2007-11-17 04:40:03 · 12 answers · asked by geniusmommy 1 in Society & Culture Holidays Christmas

12 answers

Get hold of a video camera and start recording messages. Get as many as you can done, and get them put onto the most durable format you can afford. This way your son will always know what Mommy looked like, sounded like, and what she truly wishes for his future. Your husband will have a visual reminder of your time together was well, but tell him not to look at his for a little while. He needs to work through the grieving process first and reviewing these messages of love and support will probably have to wait until he comes to terms with his loss.

It wouldn't hurt to go to a professional photographer and get a few photos taken as well. They can do marvelous things with their ability to keep digital records of photos these days and you are going to want to take advantage of that. Don't worry about what you look like, as it is more important to put a face to the name. No matter how hard people try, faces fade with time and it will be important to have tangible things to remind them and help them keep those memories fresh and vital.

This may sound a little maudlin on the surface, but I have a very good friend who lost his dad in the war. (I am retired Military) Believe it or not, Dad is now the angel on top of the Christmas tree. It would not be terribly expensive to get this done by a local sculpture and it might mean the world to your son in a few years. I know that it is an extremely important part of the decorating process and means the world to my friend and his son. Hope this helps and I wish you well on your journey. I hope we get to meet on the other side.

2007-11-17 04:57:14 · answer #1 · answered by MUDD 7 · 1 0

I am so sorry. This must be really hard for you. I have a few suggestions for you.

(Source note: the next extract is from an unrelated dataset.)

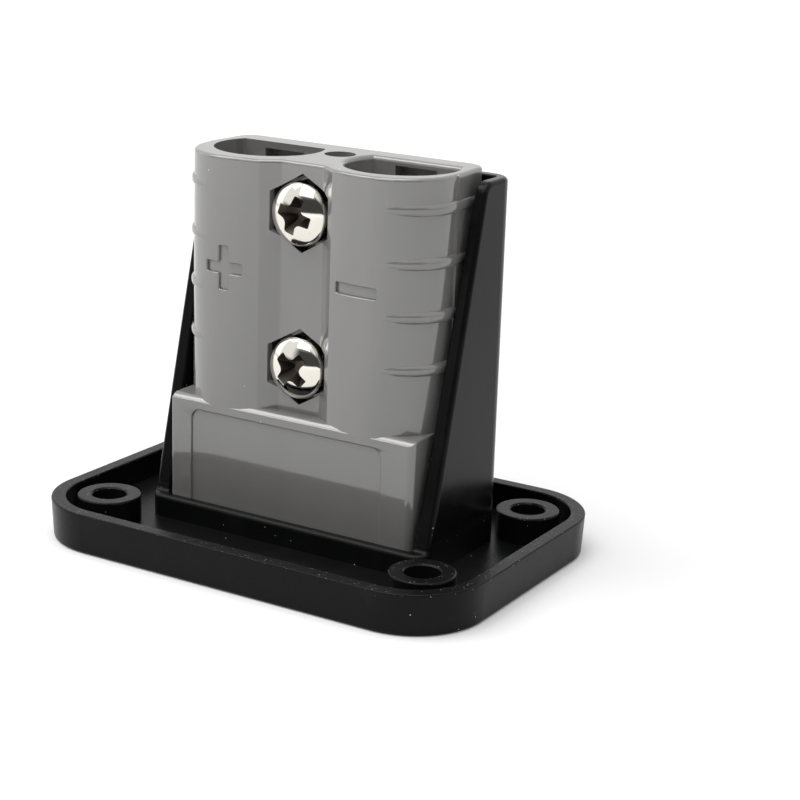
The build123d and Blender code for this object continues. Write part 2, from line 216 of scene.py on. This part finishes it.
blackPlastic = {
    "level": 0.0052, "warmth": -0.02, "index": 1.5, "gloss": 0.11, "roughness": 0.17,
    "haze": (5.0, 5, 0.45, 0.8), "hazeLevel": 0.014, "hazeCover": 0.3, "hazeRough": 0.06,
    "smoothAbove": 5.8, "smoothShare": 0.15, "texture": (0.26, 3), "grain": 0.022, "textureRough": 0.12,
    "dust": 0.16, "lint": (0.8, 0.085), "lintLevel": 0.55,
    # the specks along the rim are dust and also a painted highlight on the rim's edge
    "edgeDustAndGlint": 0.9, "fluffAndGlint": (0.35, 0.07), "fluffAndGlintLevel": 0.45, "fluffAndGlintCover": 0.7,
    "rimZ": 5.3, "rimFade": (0.05, 0.25),
}


def makeBlackPlastic(look):  # textured on the plate, smoother on the sleeve, dusty along the rim, where the pale specks also paint a highlight on the rim's edge
    skin = Finish("blackPlastic", {"IOR": look["index"], "Specular IOR Level": look["gloss"]})
    height = skin.axes(skin.place)[2]
    fromRim = height - look["rimZ"] * mm
    near, far = look["rimFade"]
    atRim = 1 - skin.ramp(fromRim.maths("ABSOLUTE", fromRim), near * mm, far * mm)
    lint = skin.specks(*look["lint"], look["dust"])
    # pale specks along the rim: dust, and a painted highlight on its edge
    fluffAndGlint = skin.specks(*look["fluffAndGlint"], atRim * look["edgeDustAndGlint"])
    haze = skin.patches(*look["haze"])
    colour = rgb(look["level"], look["warmth"])
    colour = skin.blend(haze * look["hazeCover"], colour, rgb(look["hazeLevel"]))
    colour = skin.blend(lint, colour, rgb(look["lintLevel"]))
    colour = skin.blend(fluffAndGlint * look["fluffAndGlintCover"], colour, rgb(look["fluffAndGlintLevel"]))
    texture = 1 - (height > look["smoothAbove"] * mm) * (1 - look["smoothShare"])
    rough = look["roughness"] + haze * look["hazeRough"] + texture * look["textureRough"]
    return skin.finish(colour, rough, skin.noise(*look["texture"]) * texture, look["grain"])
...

- Make a video of you, your son, and your husband. In this video just have a great time. Show ur family that you love them and always will. As your son grows up and looks back at this video he WILL know that u do/did care about him and loved him with all ur heart.

- Make a scrapbook. Take tons of pictures at Christmas with u and ur family. Then paste them to the book. Also, at the end of the book u should write a letter to ur son expressing ur love for him.

- Leave ur son and husband engraved rings. This isn't my favorite idea because it isn't especially from you but it is still a wonderful thing to have for ur family. You could even make one for yourself and always keep it on even as you pass. If you keep urs on and ur son keeps his on it will be the thing that holds ur love.

- My last idea for you is to give him a locket. Take pics at Christmas then put them into that locket. That would be an incredibly special gift.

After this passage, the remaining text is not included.